Paper long abstract:
The standardisation of persons is a prerequisite for the operation of any modern state governance technology, from border control regimes to systems of tax collection and welfare provision. In the field of social welfare, eligibility criteria are standards that frame what the state sees as being the "poor" or "needy" persons.
In this paper I use ethnographic material from long-term fieldwork in a Romanian village to depict the operation of social welfare standards in the everyday practice of local state officials. I argue that welfare provision standards are not adopted but translated by local officials in the course of everyday administrative practice.
In the examples discussed, local officials operate in two ways: they adapt legal eligibility criteria (revenues, land surfaces, material possessions) to local social conditions (biographies, status hierarchies) and they code local social reality into official documents. In a translation model of policy implementation, local officials are located at the interface between two modes of seeing and ordering the social landscape: one peculiar to the central state and one peculiar to the local community.
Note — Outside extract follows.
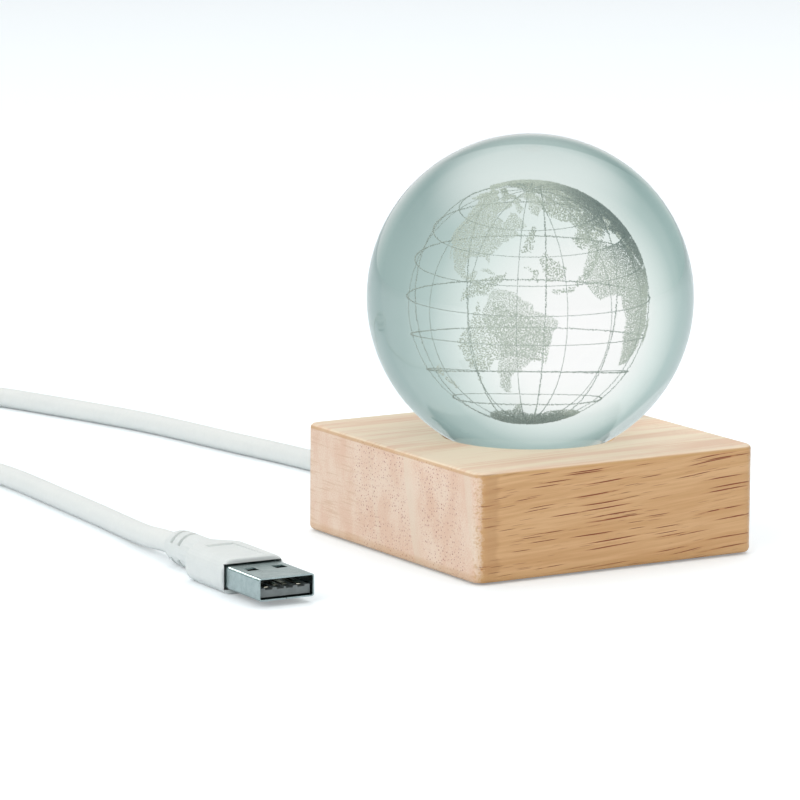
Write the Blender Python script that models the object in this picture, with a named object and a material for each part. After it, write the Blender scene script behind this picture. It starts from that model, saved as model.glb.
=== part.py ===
import math

import bmesh
import bpy
from mathutils import Matrix, Vector
from mathutils.geometry import tessellate_polygon

# Units and shared clearances
mm = 0.001
touch_gap = 0.3 * mm  # between two pieces that touch in the real lamp
cut_overrun = 1.0 * mm  # how far a cut runs past the face that it opens
merge_reach = 0.0001 * mm

# Crystal ball, and the round bore that it sits in
ball_diameter = 66.0 * mm
seat_bore_share = 0.53  # of the ball's diameter
seat_bevel_width = 0.7 * mm  # the bore's rim is eased to the ball's slope
light_well_share = 0.8  # of the seat bore's diameter
well_ledge_thickness = 1.8 * mm  # wood left between the bore and the pocket below
ball_to_window = 0.8 * mm

# World globe engraved in the ball: fine lines and thin plates, each in a void that fits round it
engraving_wall = 16.4 * mm  # glass between the globe's lines and the ball's face
engraving_drop = 0.7 * mm  # of the globe's centre below the ball's
engraved_line_width = 0.3 * mm
engraved_land_thickness = 0.4 * mm
engraving_vent_radius = 0.5 * mm
parallel_step = math.radians(22.5)
meridian_step = math.radians(30)
globe_turn = math.radians(-70.5)  # of the prime meridian from +X
longest_land_edge = math.radians(20)

# Wooden base: a square block as wide as the ball, as tall as what it holds
base_side = ball_diameter
base_corner_radius = 2.6 * mm  # upright edges
base_edge_radius = 0.9 * mm  # top and bottom edges
pocket_share = 0.7  # the round pocket's diameter, of the base's side

# Translucent window on the ledge at the bottom of the bore
window_thickness = 2.0 * mm
window_edge_radius = 0.3 * mm

# Round circuit board, screwed up against the pocket's ceiling
board_thickness = 1.6 * mm
board_rim_clearance = 0.6 * mm
led_count = 6
led_ring_radius = 8.5 * mm
led_width = 2.8 * mm
led_length = 3.5 * mm
led_height = 0.8 * mm
led_rim = 0.35 * mm
led_dish_depth = 0.25 * mm
resistor_width = 1.6 * mm
resistor_length = 3.2 * mm
resistor_height = 0.6 * mm
resistor_offset = 9.0 * mm
solder_radius = 1.2 * mm
solder_height = 0.9 * mm
solder_spacing = 7.0 * mm
solder_offset = 4.0 * mm
board_screw_inset = 2.4 * mm  # from the board's rim
board_screw_head_radius = 2.1 * mm
board_screw_head_height = 1.3 * mm
board_screw_shank_radius = 1.0 * mm
board_screw_length = 6.0 * mm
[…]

On an everyday basis local officials make compatible local standards of deservingness and need with legal standards of eligibility. Their practices are conditioned by the double accountability they have to villagers and to higher levels of state administration.
In the analysis presented the operation of standards is necessarily unstable. The translation of standards is an everyday feature of local administrative practice and marks an ongoing rather than settled struggle between different layers of the state concerning the accepted view of those governed.